Working with the Refugee Health Program at the Washington State Department of Health (DOH), Dawson-Hahn accessed and analyzed height and weight data recorded by the U.S. government during overseas medical exams for children who resettled in Washington between 2012 and 2014.

“We found that nearly one half of all refugee children had at least one form of malnutrition, and there was, as we suspected, a double burden of underweight and overweight,” says Dawson-Hahn.

Dr. Beth Dawson-Hahn wants to learn more about refugee children from a nutritional standpoint so policymakers and healthcare providers can design targeted strategies to help them stay healthy in the long run.

Dawson-Hahn and her co-authors also used publicly available data to compare the nutritional status of refugee children to other low-income children in Washington.

“Refugee families are often a low-income group when they arrive, but they don’t necessarily match the profile of other low-income children in Washington when it comes to nutritional status,” she says. The study, published in January, found that refugee children were much more likely to be undernourished before arrival and their Washington peers more likely to be obese.

The data will help healthcare providers understand how refugee children are alike and different from each other — and from the other children they care for.

“Our results will help create a brief about refugee children from different areas, which will be instructive for healthcare providers and nutrition programs, like WIC, that serve refugee families,” she says. “In a busy clinic, it’s easy to lump all refugees together, not necessarily knowing that Iraqi children might be more likely to be overweight than children from Burma, for example.”

Making new foods familiar

Dawson-Hahn was also a driving force behind First Foods, which brought together refugee and immigrant parents of children under the age of 2 for conversation and education about nutrition and positive parenting. Classes were taught in five languages: Arabic, Burmese, Dari (spoken in Afghanistan), Nepali and Somali.

Over the course of five sessions, the caregivers (mostly moms) learned to prepare healthy foods that they might not have seen or tried before, and they learned where to find familiar foods from home.
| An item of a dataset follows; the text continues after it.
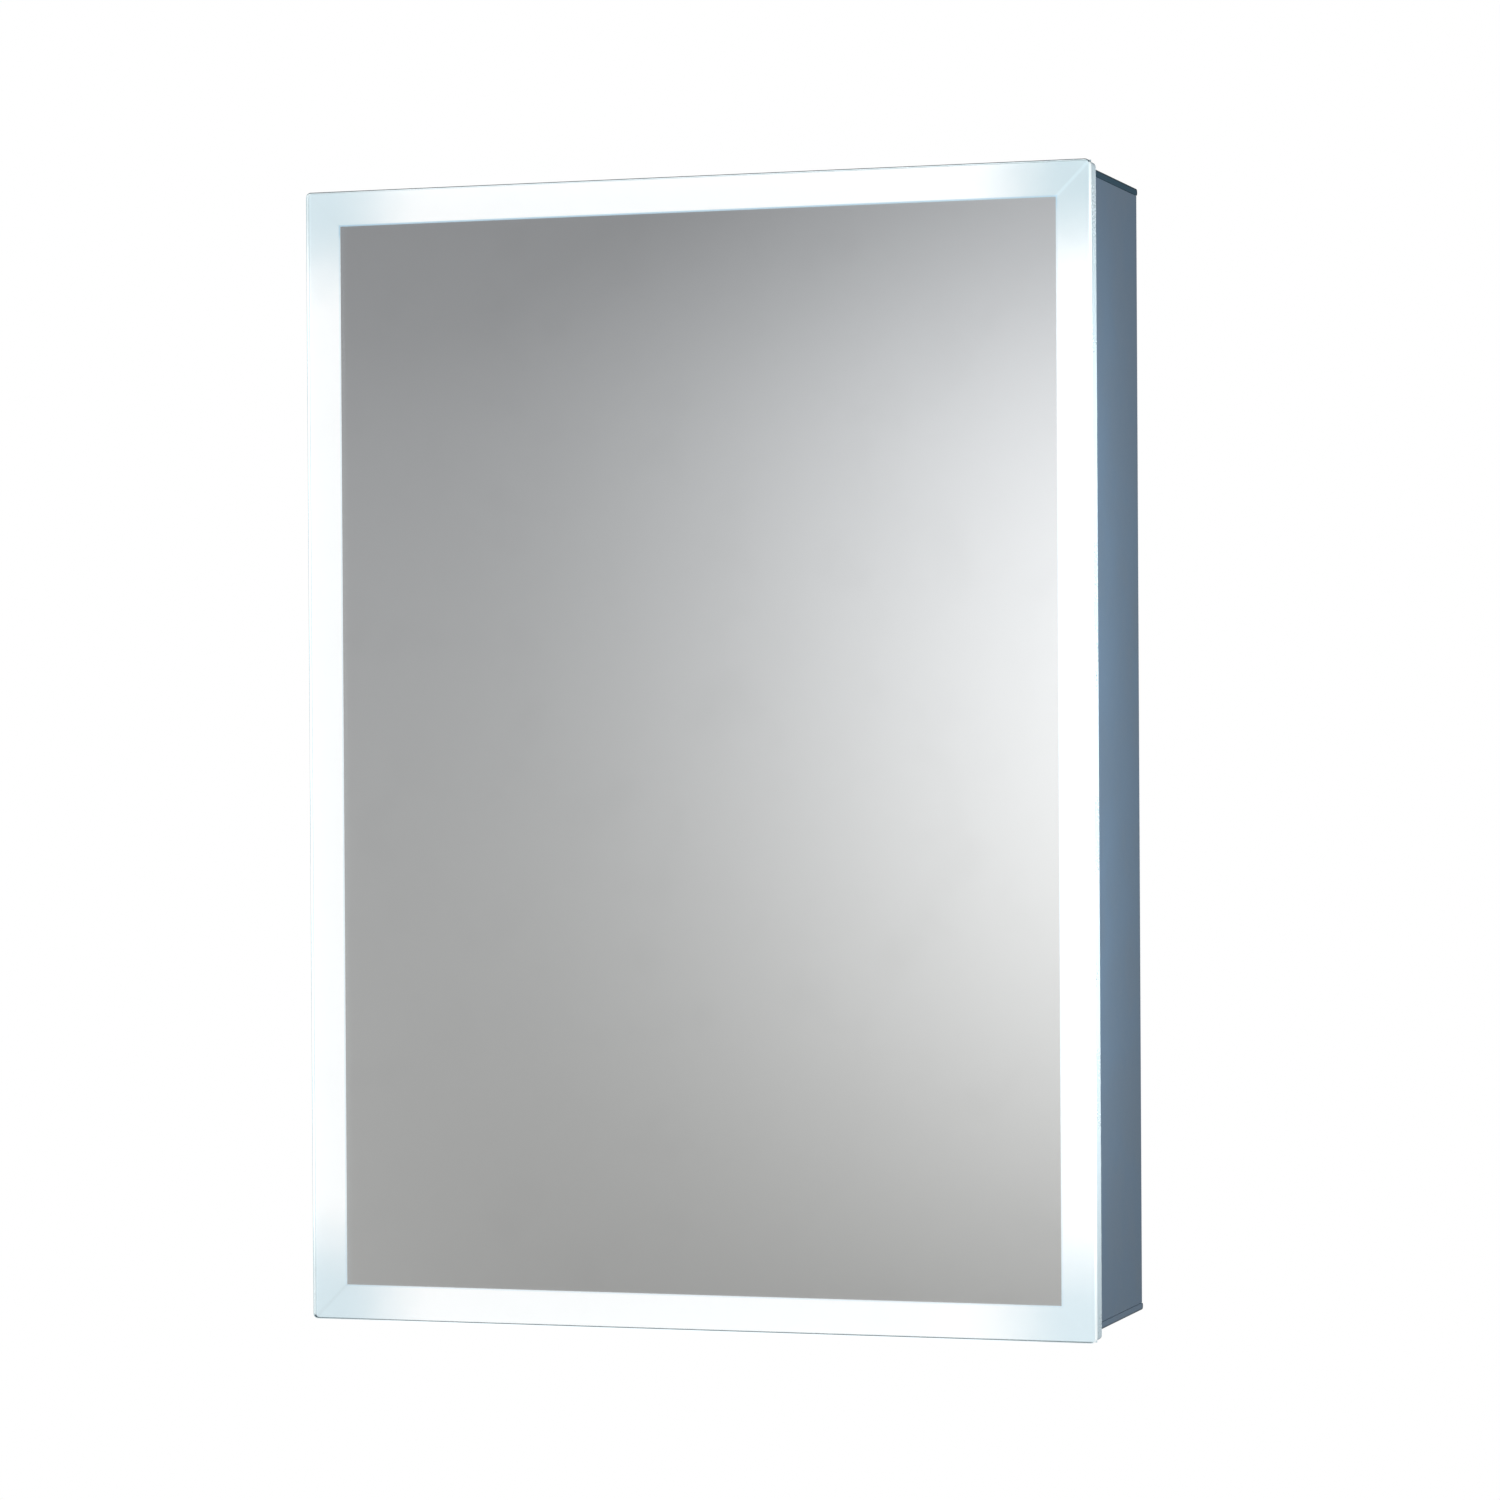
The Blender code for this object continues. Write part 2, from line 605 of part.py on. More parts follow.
def make_door_layers(finishes, door):
    """What lies between the frame profiles, from the silvered layer to the mirror inside."""
    half_x, half_z = DOOR_WIDTH / 2 - BORDER, DOOR_HEIGHT / 2 - BORDER
    front = FRAME_FRONT
    low = (-half_x, front, -DOOR_DROP - half_z)
    high = (half_x, front + BACKING, -DOOR_DROP + half_z)
    box("mirror_backing", low, high, finishes["silver"], door)
    front += BACKING + FIT
    wide, deep, tall = PAD_SIZE
    low, high = (-wide / 2, front, -tall / 2), (wide / 2, front + deep, tall / 2)
    box("demister_pad", low, high, finishes["pad"], door)
    half_x, half_z = FRAME_X - CHANNEL - 0.0004, FRAME_Z - CHANNEL - 0.0004
    low = (-half_x, DOOR_REAR - INNER_MIRROR, -DOOR_DROP - half_z)
    high = (half_x, DOOR_REAR, -DOOR_DROP + half_z)
    soften(box("inner_mirror", low, high, finishes["mirror"], door), 0.0004, 1)


def make_materials():
    return {
        "body": material("satin_aluminium", (0.20, 0.25, 0.32), 0.38, 0.85),
        "end": material("dark_aluminium", (0.04, 0.07, 0.09), 0.40, 0.8),
        "liner": material("inner_aluminium", (0.62, 0.64, 0.66), 0.35, 0.9),
        "steel": material("galvanised_steel", (0.55, 0.57, 0.58), 0.45, 0.9),
        "chrome": material("nickel", (0.72, 0.72, 0.70), 0.18, 1.0),
        "frame": material("anodised_frame", (0.55, 0.64, 0.69), 0.30, 0.3),
        "silver": material("silvering", (0.80, 0.82, 0.83), 0.04, 1.0),
        "mirror": material("inside_mirror", (0.80, 0.82, 0.83), 0.04, 1.0),
        "glass": material("float_glass", (0.80, 0.92, 0.90), 0.05),
        "diffuser": material("opal_acrylic", (0.95, 0.97, 1.0), 0.5),
        "strip": material("led_strip", (0.90, 0.90, 0.85), 0.6),
        "pad": material("heating_film", (0.55, 0.45, 0.30), 0.6),
        "white": material("white_plastic", (0.88, 0.88, 0.86), 0.4),
        "black": material("black_plastic", (0.03, 0.03, 0.035), 0.45),
        "rubber": material("grey_rubber", (0.10, 0.10, 0.10), 0.8),
        "clear": material("clear_silicone", (0.80, 0.82, 0.82), 0.3),
        "lens": material("dark_lens", (0.05, 0.02, 0.03), 0.1),
    }


def make_body(finishes):
    make_end_panel("top_panel", 1, finishes["end"])
    bottom = make_end_panel("bottom_panel", -1, finishes["body"])
    for hand, side in (("left", -1), ("right", 1)):
        make_side(f"side_panel_{hand}", side, finishes["body"])
        make_liner(f"side_liner_{hand}", side, finishes["liner"])
        make_hanger(hand, side, finishes["steel"], finishes["steel"])
    make_rear_panel(finishes["steel"])
    make_back_mirror(finishes["mirror"])
    for name, row in zip(("shelf_lower", "shelf_middle", "shelf_upper"), SHELF_ROWS):
        make_shelf(name, row, finishes["glass"])
        make_shelf_pins(name, row, finishes["chrome"])
    make_service_cover(finishes["liner"])
    make_shaver_socket(finishes["white"], finishes["white"])
    make_driver(finishes["white"], finishes["white"])
    make_grommet(finishes["rubber"])
    make_sensor(bottom, finishes["white"], finishes["lens"])
    make_bumpers(finishes["clear"])


def make_door(finishes):
    door = bpy.data.objects.new("door_axis", None)
    bpy.context.scene.collection.objects.link(door)
    door.location = (HINGE_X, HINGE_Y, 0)
    make_glass(finishes["glass"], door)
    make_door_layers(finishes, door)
    outline = frame_outline()
    for edge in ("left", "right", "top", "bottom"):
        make_light_side(edge, outline, finishes, door)
    make_catch(finishes["black"], finishes["steel"], door)
    make_hinge(finishes["chrome"], finishes["chrome"], door)


def main():
    clear_scene()
    finishes = make_materials()
    make_body(finishes)
    make_door(finishes)


main()
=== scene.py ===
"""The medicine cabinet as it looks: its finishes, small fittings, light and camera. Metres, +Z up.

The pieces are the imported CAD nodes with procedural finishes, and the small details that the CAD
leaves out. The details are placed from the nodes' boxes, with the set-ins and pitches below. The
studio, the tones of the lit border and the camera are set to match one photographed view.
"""

import math

import bmesh
import bpy
from mathutils import Matrix, Vector

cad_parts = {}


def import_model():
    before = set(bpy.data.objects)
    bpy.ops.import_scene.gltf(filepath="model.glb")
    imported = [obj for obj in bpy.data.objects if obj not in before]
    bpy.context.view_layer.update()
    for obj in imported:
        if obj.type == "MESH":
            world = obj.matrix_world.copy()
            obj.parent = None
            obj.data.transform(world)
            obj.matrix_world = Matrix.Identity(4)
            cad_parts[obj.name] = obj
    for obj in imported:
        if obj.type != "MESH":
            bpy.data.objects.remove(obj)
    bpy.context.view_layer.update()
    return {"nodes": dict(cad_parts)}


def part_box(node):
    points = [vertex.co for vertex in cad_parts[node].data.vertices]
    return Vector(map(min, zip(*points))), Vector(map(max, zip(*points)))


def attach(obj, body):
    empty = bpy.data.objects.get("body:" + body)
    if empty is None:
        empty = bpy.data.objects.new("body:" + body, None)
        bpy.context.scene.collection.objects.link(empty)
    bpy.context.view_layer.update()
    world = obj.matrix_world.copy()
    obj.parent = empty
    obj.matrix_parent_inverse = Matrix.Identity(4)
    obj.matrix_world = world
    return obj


SHELVES = ("lower", "middle", "upper")
SHARP_ANGLE = math.radians(35)
FLAT_LIMIT = 0.9  # a pane's flats have a normal this close to its axis
WEAR_RADIUS = 0.0006

# Lit border
BAND_GAP = 0.00015  # from the glass's rear face to the band
BAND_INSET = 0.0003  # from the glass's edge to the band
BAND_ROWS = 6
BAND_STEPS = 64  # along each side
LIT_RUN = (0.020, 0.088)  # how far from a corner the light starts and is full
EDGE_LIT_RUN = (0.012, 0.075)  # the same, on the polished edge of the glass
TOP_ARM = (0.318, 0.324)  # heights between which the inner line takes its strength along the top
MITRE_TONES = ((-0.06, -0.02), (0.02, 0.13))  # how bright the joints show: left, right; low, high
BAND_LEVEL = 1.06

# Screw heads, as (radius, height), and where they stand
LEAF_FACE = 0.0010  # from the panel behind a hinge leaf to the leaf's face
LEAF_SCREW = (0.0026, 0.00012)
LEAF_SCREW_INSET = 0.0055
LEAF_SCREW_PITCH = 0.074
COVER_SCREW = (0.0032, 0.0014)
COVER_SCREW_DROP = 0.010
COVER_SCREW_ROW = (-0.216, -0.072, 0.072, 0.216)
SOCKET_SCREW = (0.0022, 0.0005)
SOCKET_SCREW_INSET = 0.007
CATCH_SCREW = (0.0026, 0.0011)
CATCH_SCREW_INSET = 0.007
CATCH_SCREW_BACK = 0.004  # behind the magnet's middle
STRIKE_SCREW = (0.0020, 0.00008)
STRIKE_SCREW_INSET = 0.005

# The catch's poles
POLE_WIDTH = 0.0014
POLE_INSETS = (0.0022, 0.0036)  # of the poles' left sides, from the magnet's left and right sides
POLE_PROUD = 0.0001
POLE_DEPTH = 0.002
POLE_END = 0.004

# Rivets
RIVET_INSET = 0.0065
RIVET_PITCH = 0.08
RIVET_PROFILE = ((0.0032, 0), (0.0030, 0.00006), (0.0016, 0.0001), (0.0013, 0.00005), (0, 0.00005))

# Studio. The glow is what the shut door's mirror shows; x and z are of a ray's direction.
GLOW_MIDDLE = (-0.181, 0.021)
GLOW_SPREAD = (0.133, 0.156)
GLOW_STRENGTH = 1.30
FLOOR_RADIUS = 5.0
FLOOR_HEIGHT = -1.3
FLOOR_FADE = (2.2, 4.8)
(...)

“The parents loved learning how to prepare the same food in different ways,” says Ibrahim, who was one of Dawson-Hahn’s partners in developing the course. “For instance, you can puree apples into applesauce for an infant or slice them up for snacks for a toddler. But you don’t necessarily know that unless someone shows you.”

The classes also gave parents a chance to share details about their lives, including the foods they treasure and the challenges they face.

Identifying risks down the road

Finally, Dawson-Hahn is studying how the nutritional status of refugee children changes as they acclimate to their new environments to understand whether certain groups are at risk for obesity or other nutrition-related issues.

Dawson-Hahn’s approach is unique, says Jasmine Matheson, manager of the Refugee Health Program for Washington DOH and a frequent collaborator. “Using existing data sources to describe this population sounds simple, but it hasn’t routinely been done,” she says. “She’s bringing new ideas to the table and finding evidence that will help healthcare providers, policymakers and service providers better understand the needs of refugee children.”

Ibrahim, who just left Seattle for a rotation in Kenya as part of the residency program’s global health pathway, says working with Dawson-Hahn grounded her in a type of research that she hopes to continue when she graduates from the residency program and starts work at Harborview Pediatric Clinics, where she has practiced throughout her residency and where the two first met.

The job will bring her full circle. “I grew up in that clinic — from the time I came to America until I was too old to go there,” she says. “I don’t even have a word to describe how amazing it is that I will be working there.”